Jetzt könnte man denken, dass die Fledermäuse sich den Rosensteintunnel erobert haben, um dort ungestört ihren Tagesschlaf zu halten, sich zu paaren, die Jungen großzuziehen, den Winter zu verschlafen und Schutz zu finden vor Witterung und Feinden. Nein, die bleiben wohl lieber im Park, denn nachweislich leben dort keine Fledermäuse. Statt dessen haben sich im Tunnel seltene Krebstierchen angesiedelt, die in den Wasserpfützen hausen, im Sinter und zwischen den Tropfsteinen (s. Bild 3 oben rechts).
Tropfsteine im Rosensteintunnel? Ja. Genau unter dem Schloss Rosenstein wachsen sie aus den Tunnelwänden. Hier ist es besonders feucht, denn während der Bauarbeiten (1844-1846) kam es zu einem Unglück, weil die Wasserbassins des zwischen 1822 bis 1830 erbauten Schlosses waren undicht waren. Gut 10 Meter tiefer führte das zu einem Wasser- und Schlammeinbruch. Verletzt wurde dabei niemand, nur Kritiker fürchteten eine Schädigung des Schlosses, doch es blieb unversehrt.
Dadurch kam es zu den Sinterablagerungen, Stalaktiten und den spiegeleierförmige Stalagmiten im Tunnel.
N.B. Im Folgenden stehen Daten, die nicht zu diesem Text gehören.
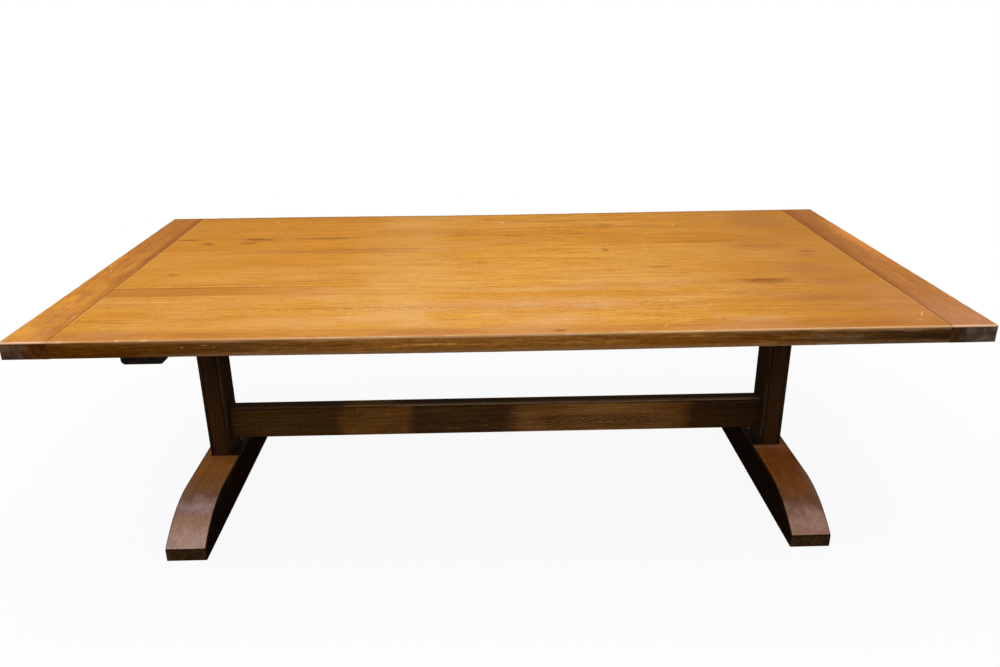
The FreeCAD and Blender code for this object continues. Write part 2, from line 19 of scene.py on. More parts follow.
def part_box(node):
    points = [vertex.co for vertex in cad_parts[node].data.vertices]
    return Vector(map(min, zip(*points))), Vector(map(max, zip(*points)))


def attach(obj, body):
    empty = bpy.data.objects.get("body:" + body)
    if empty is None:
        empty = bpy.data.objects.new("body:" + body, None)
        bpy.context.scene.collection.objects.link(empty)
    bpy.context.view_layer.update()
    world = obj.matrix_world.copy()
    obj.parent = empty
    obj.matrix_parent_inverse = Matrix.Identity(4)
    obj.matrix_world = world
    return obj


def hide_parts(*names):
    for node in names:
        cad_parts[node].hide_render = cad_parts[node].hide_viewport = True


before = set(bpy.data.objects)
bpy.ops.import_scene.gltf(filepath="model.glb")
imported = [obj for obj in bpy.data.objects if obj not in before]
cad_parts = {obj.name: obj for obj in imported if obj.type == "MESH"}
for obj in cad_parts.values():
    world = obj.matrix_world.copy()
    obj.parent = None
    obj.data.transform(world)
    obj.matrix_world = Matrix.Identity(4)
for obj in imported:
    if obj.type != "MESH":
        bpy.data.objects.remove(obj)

scene = bpy.context.scene
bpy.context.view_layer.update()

# %% [markdown]
# ## The camera
#
# A person standing at the middle of the long side looks down on the table. A mild
# wide angle spreads the near corners of the top towards the sides of the view.
# The three angles are a tilt from straight down, a very small roll and a very
# small turn, as when a camera is held by hand.

# %% Set up the camera
CAMERA_PLACE = (-0.04562, -2.52351, 1.50594)
CAMERA_ANGLES = (68.58249, 0.58290, -1.34658)
FOCAL_LENGTH = 30.1233

camera_data = bpy.data.cameras.new("standing_view")
camera_data.lens = FOCAL_LENGTH
camera_data.sensor_width = 36.0
camera = bpy.data.objects.new("standing_view", camera_data)
camera.location = CAMERA_PLACE
camera.rotation_euler = [math.radians(angle) for angle in CAMERA_ANGLES]
scene.collection.objects.link(camera)
scene.camera = camera
scene.view_settings.view_transform = "Standard"
print("camera at", CAMERA_PLACE, "with a", FOCAL_LENGTH, "mm lens")

# %% [markdown]
# ## Colours as they are seen
#
# Shaders work in linear light, while a colour is easier to judge as it looks on a
# screen. With this helper every colour below is written in screen values from 0
# to 255.


# %% Write colours in screen values
def tone(red, green, blue):
    seen = Color((red / 255, green / 255, blue / 255))
    return (*seen.from_srgb_to_scene_linear(), 1.0)


print("honey oak in linear light:", [round(value, 3) for value in tone(213, 146, 65)])

# %% [markdown]
# ## A small kit for nodes
#
# Finishes are made of nodes, and adding them one by one takes many lines. Here
# each call adds a node and gives back what comes out of it, so that a finish
# reads like a recipe. A span changes evenly between two places, a fade softly,
# and a hump rises and falls. Sway moves a value by clouds, which wander about
# 0.5.


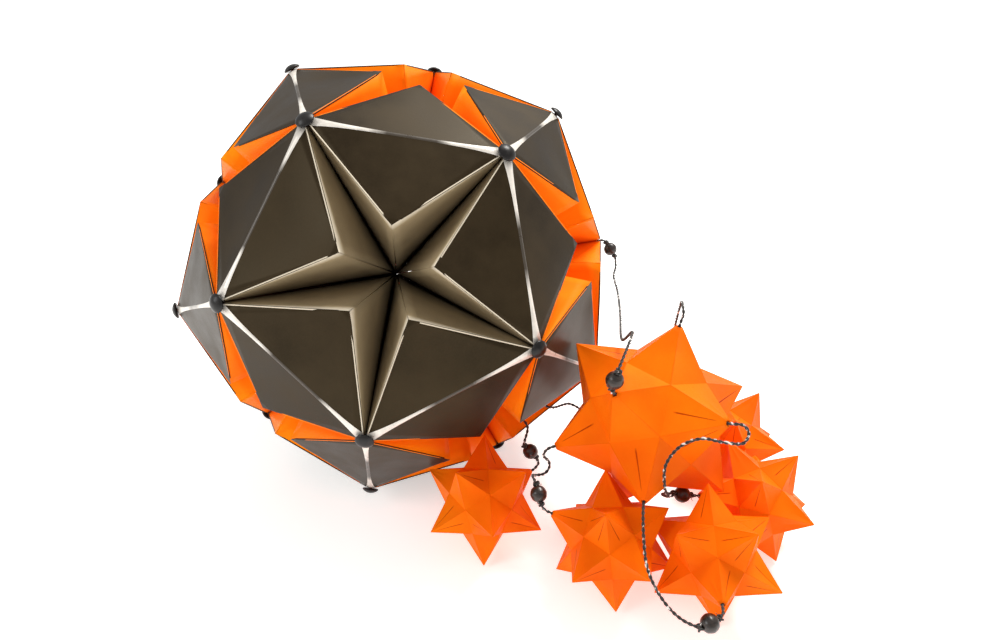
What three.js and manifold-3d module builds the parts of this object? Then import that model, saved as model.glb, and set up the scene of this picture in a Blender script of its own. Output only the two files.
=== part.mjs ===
// A modular paper ball of thirty folded modules with a beaded pendant of paper stars, lying on a table.
// Millimetres, +Z up. The origin is on the table under the centre of the ball, and the front faces -Y.
import * as THREE from 'three';
import { mergeVertices } from 'three/addons/utils/BufferGeometryUtils.js';
import Module from 'manifold-3d';

const wasm = await Module();
wasm.setup();

// Ball
const BALL_R = 106.8; // centre to a vertex
const CORNER_OUT = 18.2; // from a face's axis to the corners of its star recess
const CORNER_RISE = 11.4; // how far those corners stand above the plane of the face's vertices
const RECESS_DEPTH = 39.5; // from that plane down to the bottom of the recess
const PAPER = 0.6; // folded paper, several layers
const CREASE_HALF = 1.7; // half of the flat strip along a module's outer edge
const STRIP_BACK = 2.6; // the strip starts this far from the vertex
const TIP_BACK = 3.2; // the folds start this far from the vertex, clear of the stud's stem
const BOTTOM_BACK = 2.6; // the walls end this far from the bottom of the recess
const SEAM = 0.25; // half of the seam between two modules, in the plane of the wall
const YAW = -18.7; // degrees, the ball's turn on the table
const FLOOR_GAP = 0.02;

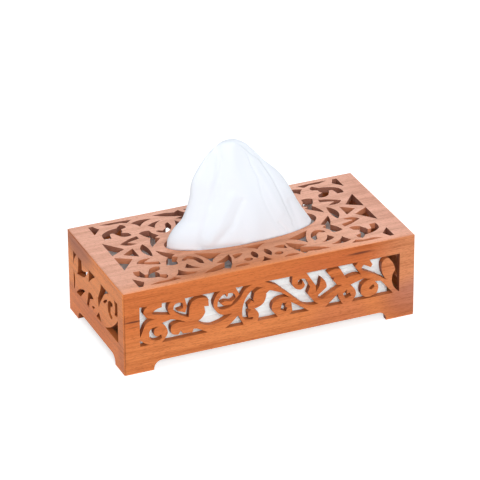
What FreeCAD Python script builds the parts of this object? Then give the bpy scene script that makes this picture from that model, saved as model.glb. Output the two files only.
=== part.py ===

Weiter finden ich Versteinerungen vom Funkenflugs der Loks, kleinen Kieselsteinen gleich, an verschiedenen Stellen im Tunnel. Die Wassertropfen bewirkten, dass die von der Lok gefallenen Partikel sich fortwährend drehten; nun sind sie umschlossen von Kalk wie der Schokokern von M&Ms oder anderen Knabbereien mit Zuckerguss. Stellen Sie sich vor: Über 100 Jahre alte „Funken“!
Im Zuge der Bauarbeiten für den Tiefbahnhof werden die Blauen Rohre für das Grundwassermanagement hindurchgezogen. Und leider werden dabei alle Tropfsteine zerstört werden, ebenso wie der Tunnel selbst. Ebenso zerstört werden die seltenen Krebstierchen, doch auch das ist für das Bauvorhaben Tiefbahnhof irrelevant.